• Short task:
Begin with the first line of the listing and quote every line through the one containing "mesh.materials.append(material)"; give only those lines.

• Dataset section:
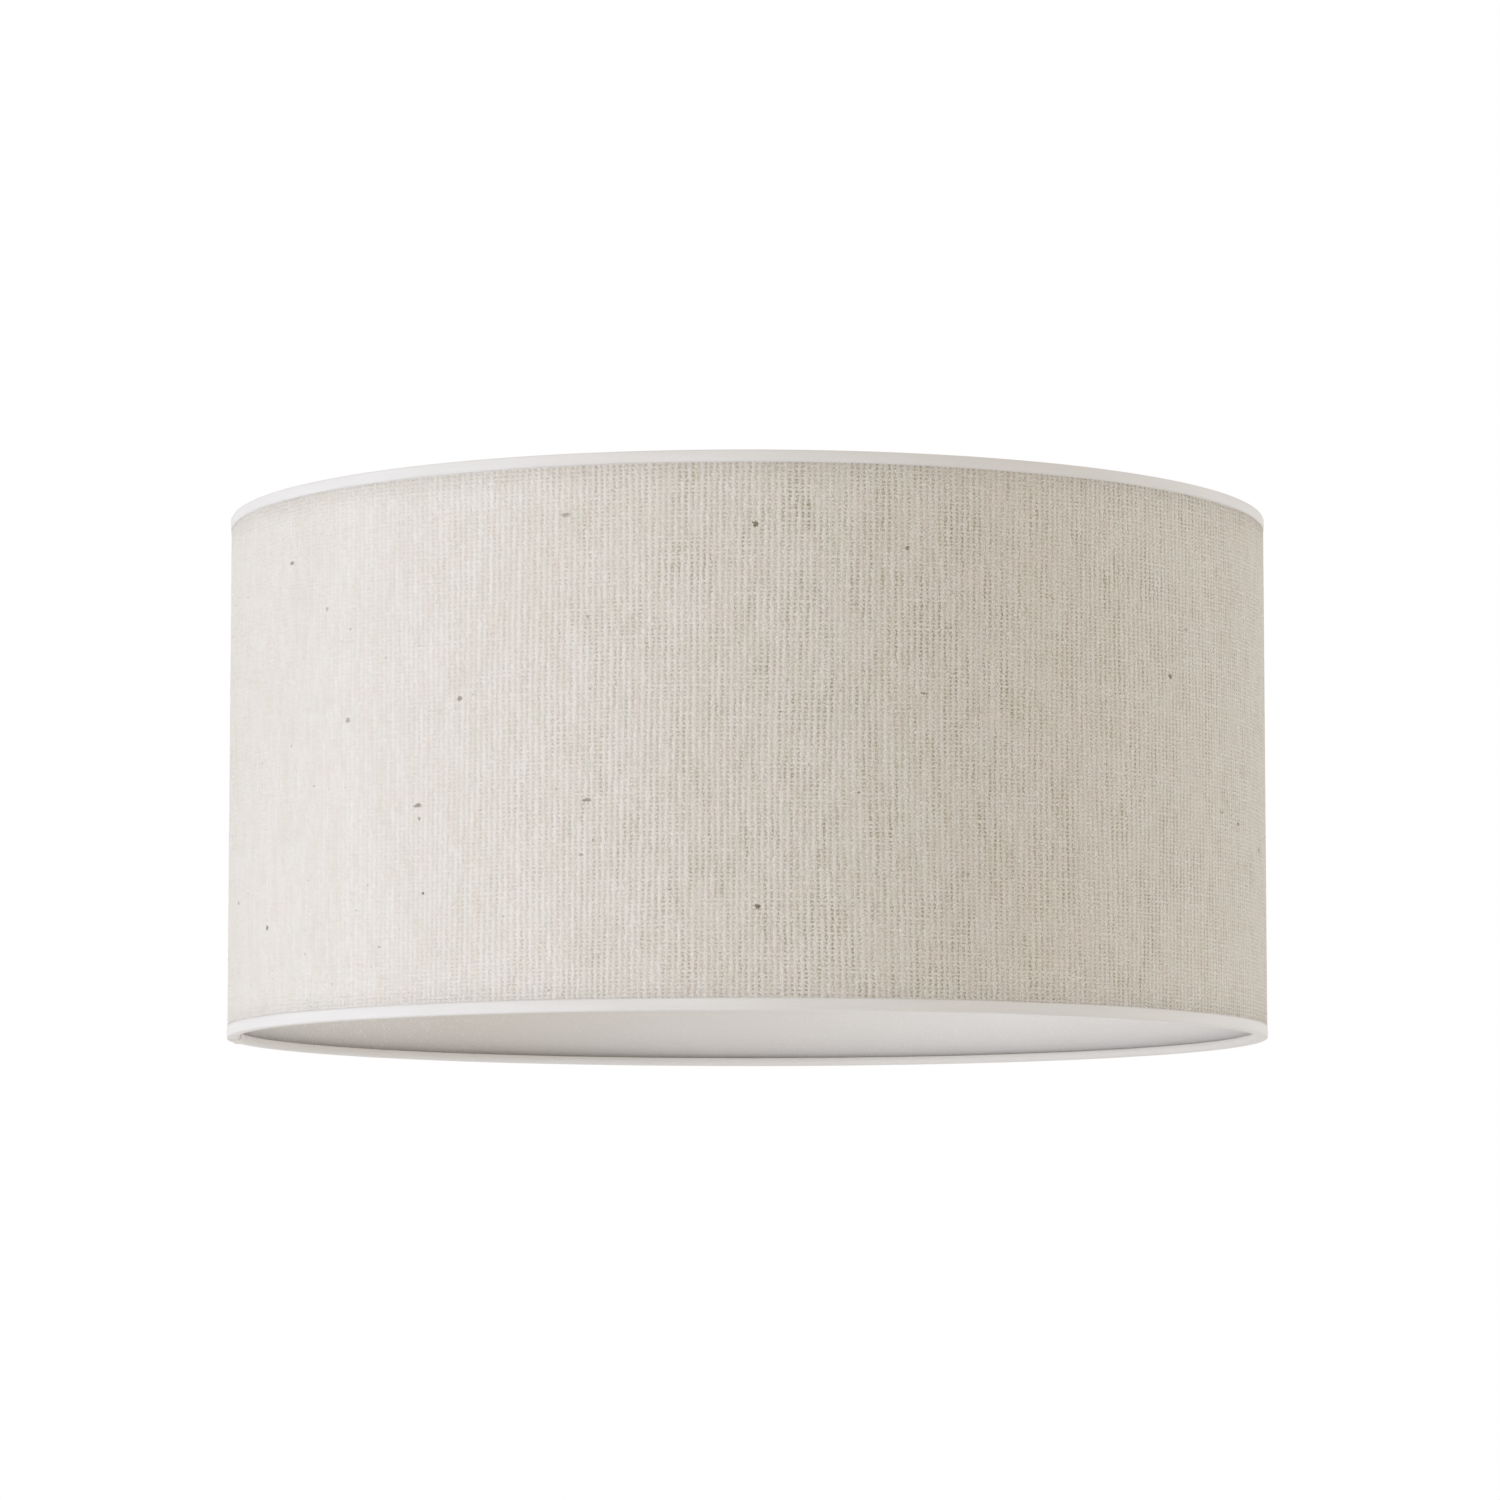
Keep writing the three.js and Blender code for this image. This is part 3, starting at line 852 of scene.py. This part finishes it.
def white_room():
    """Warm soft light from all round, which the camera sees as plain white."""
    world = bpy.data.worlds.new("white room")
    world.use_nodes = True
    tree = world.node_tree
    tree.nodes.clear()
    seen = add(tree, "LightPath")
    ambient = add(tree, "Background", Color=(1.0, 0.946, 0.882, 1), Strength=0.765)
    white = add(tree, "Background", Color=(1, 1, 1, 1), Strength=1.0)
    add(tree, "OutputWorld", Surface=add(tree, "MixShader", seen, ambient, white))
    bpy.context.scene.world = world
    bpy.context.scene.view_settings.view_transform = "Standard"


def white_floor():
    """A floor well below the shade, so that its underside gets light. The camera sees it
    as plain white."""
    bm = bmesh.new()
    bmesh.ops.create_grid(bm, x_segments=1, y_segments=1, size=FLOOR_SIZE)
    mesh = bpy.data.meshes.new("floor")
    bm.to_mesh(mesh)
    bm.free()
    floor = bpy.data.objects.new("floor", mesh)
    floor.location.z = FLOOR_LEVEL
    bpy.context.scene.collection.objects.link(floor)
    material, tree = new_material("white painted floor")
    seen = add(tree, "LightPath")
    paint = add(tree, "BsdfDiffuse", Color=linear("F0F0EE"))
    glow = add(tree, "Emission", Color=(1, 1, 1, 1), Strength=1.0)
    add(tree, "OutputMaterial", Surface=add(tree, "MixShader", seen, paint, glow))
    mesh.materials.append(material)


def studio():
    """Most of the light comes from all round. Cool soft boxes on the left, low on the left
    and behind on the right shape it."""
    white_room()
    white_floor()
    soft_light("left soft box", -60, 0, 2.0, 4.5, 18.4, (0.72, 0.9, 1.0))
    soft_light("low soft box", -60, -15, 2.5, 1.2, 19.3, (0.758, 0.81, 1.0))
    soft_light("right rim light", 110, 0, 2.4, 1.0, 12.9, (0.82, 0.905, 1.0))


# ---------------------------------------------------------------- the shade
camera()
studio()

tape = cotton_tape()
steel = powder_coat()

fabric_cover(woven_linen())
liner(backing_film())
seam_tape(adhesive_strip())
wire_ring("bottom_wire", "bottom_ring", RING_LEVEL, steel)
wire_ring("top_wire", "top_ring", SHADE_HEIGHT - RING_LEVEL, steel)
rim_tape("bottom_rim_tape", "bottom_trim", False, 2.4, tape)
rim_tape("top_rim_tape", "top_trim", True, 9.6, tape)
for number, arm_angle in enumerate(ARM_ANGLES, start=1):
    spider_arm(number, arm_angle, steel)
fitter_ring(steel)
reducer_ring(polypropylene())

• Solution to this problem:
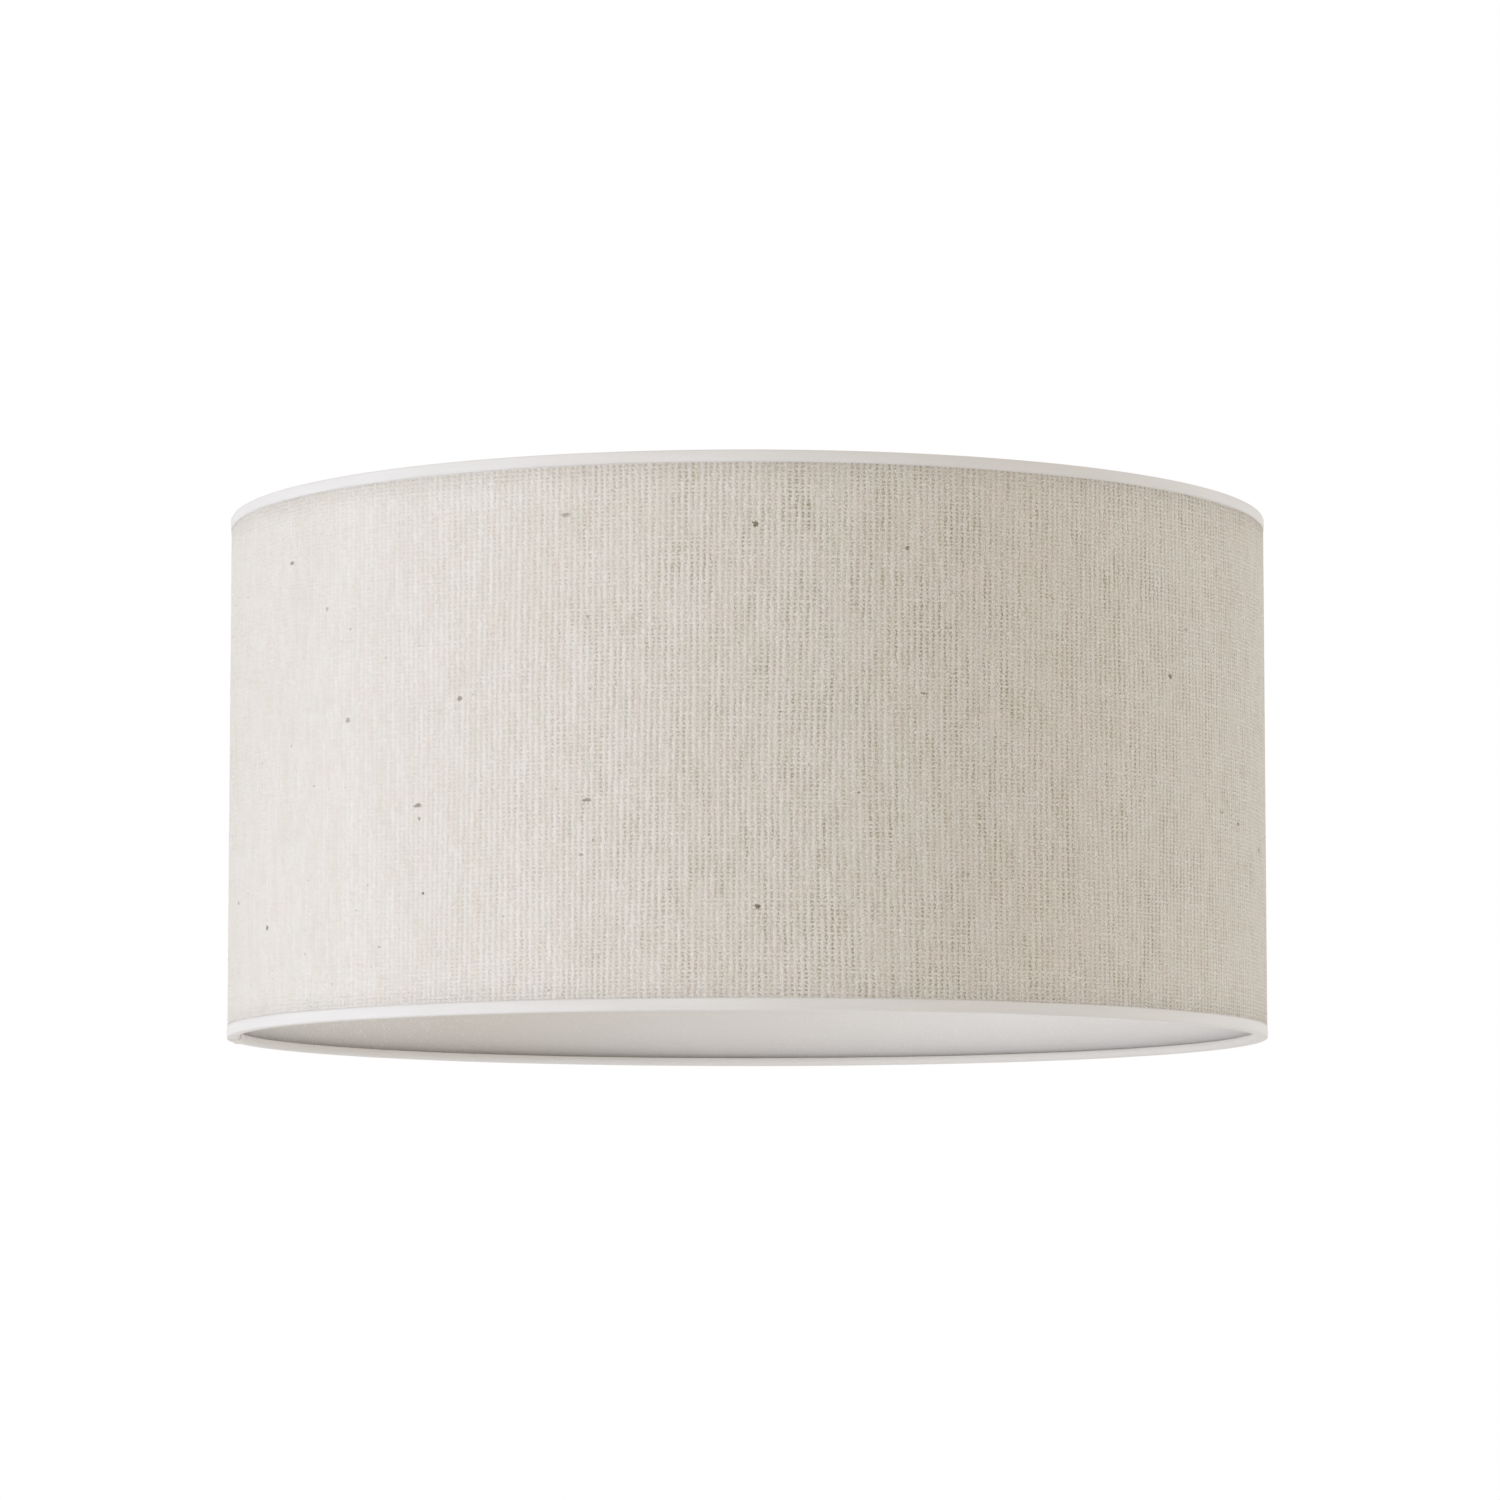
Keep writing the three.js and Blender code for this image. This is part 3, starting at line 852 of scene.py. This part finishes it.
def white_room():
    """Warm soft light from all round, which the camera sees as plain white."""
    world = bpy.data.worlds.new("white room")
    world.use_nodes = True
    tree = world.node_tree
    tree.nodes.clear()
    seen = add(tree, "LightPath")
    ambient = add(tree, "Background", Color=(1.0, 0.946, 0.882, 1), Strength=0.765)
    white = add(tree, "Background", Color=(1, 1, 1, 1), Strength=1.0)
    add(tree, "OutputWorld", Surface=add(tree, "MixShader", seen, ambient, white))
    bpy.context.scene.world = world
    bpy.context.scene.view_settings.view_transform = "Standard"


def white_floor():
    """A floor well below the shade, so that its underside gets light. The camera sees it
    as plain white."""
    bm = bmesh.new()
    bmesh.ops.create_grid(bm, x_segments=1, y_segments=1, size=FLOOR_SIZE)
    mesh = bpy.data.meshes.new("floor")
    bm.to_mesh(mesh)
    bm.free()
    floor = bpy.data.objects.new("floor", mesh)
    floor.location.z = FLOOR_LEVEL
    bpy.context.scene.collection.objects.link(floor)
    material, tree = new_material("white painted floor")
    seen = add(tree, "LightPath")
    paint = add(tree, "BsdfDiffuse", Color=linear("F0F0EE"))
    glow = add(tree, "Emission", Color=(1, 1, 1, 1), Strength=1.0)
    add(tree, "OutputMaterial", Surface=add(tree, "MixShader", seen, paint, glow))
    mesh.materials.append(material)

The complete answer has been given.